Perhaps many of us don’t hate, perhaps we have broken love. Through much pondering about this concept of broken love being the opposite of love instead of hate, I have been able to soften my heart and open my eyes. I have STRUGGLED to let go of so much hurt caused by loved ones. For several years I have had to be careful to not let my hurt turn into hatred. Having hate in our hearts regardless if we are justified to have it will darken our souls. Forgiveness is 100% for US not the butt face we are forgiving. Seeing your hatred as broken love is better than hating. It is hard to hate something or someone that we did not love first. Hate comes from love. Ex spouses grow hatred because they loved someone. Children can hate their parents because of the love they once had. Friends become enemies because of love they had. You see, people are filled with broken love.
Thinking of the negative feelings I have had that have darkened my soul and viewing them as a love that was broken makes me feel that they can be fixed……it is much easier to repair broken love than to repair hate.
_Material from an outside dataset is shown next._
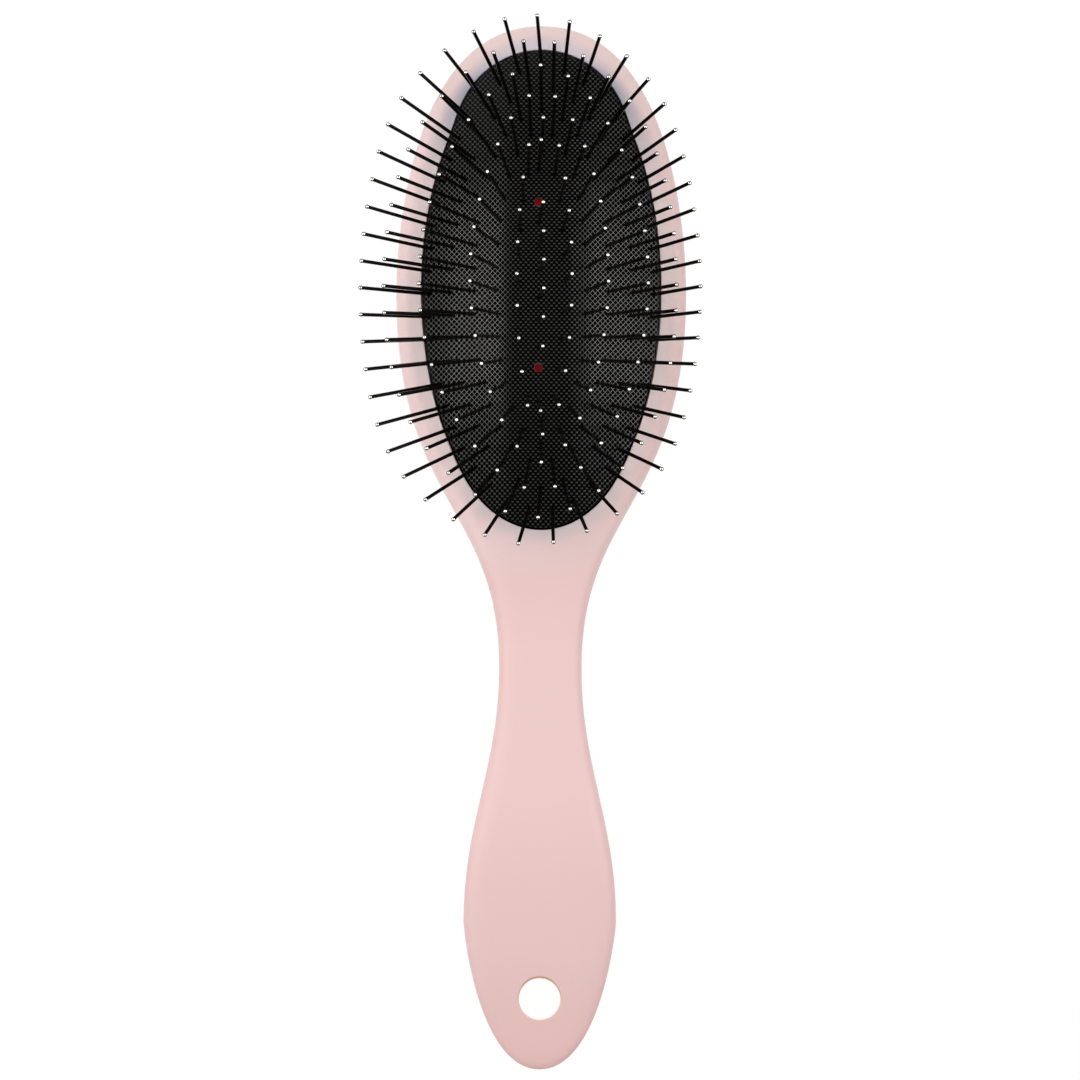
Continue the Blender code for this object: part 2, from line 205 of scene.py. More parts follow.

If we can get the word “hate” out of our vocab and recognize that our feelings are love broken it will give our heart relief. Most anything broken can be fixed, not saying that you wont still see the breaks and marks of being broken, but breaks often can be repaired. So give yourself a break and some love if you have felt “hate” and know that it is more likely broken love that you feel, not hate.
This all of course took me back to my fleeting faith. My love for the church was broken. It did not just shatter one day into tiny pieces, experience after experience, poor remark after poor remark chiseled at my testimony. Life and the overwhelming feelings of broken love (not hate) brought me here. The pieces are still there. I have not swept them away or ignored the shards that are looming close by. Walking away from the church means walking over those broken pieces and I know they will slice me open. So instead I am standing in the middle of the pieces of my broken love not knowing what piece to pick up or where to even place a piece if I pick it up. When I have reached down for a piece it almost surely cuts me, so I put it back down. And for now that is enough.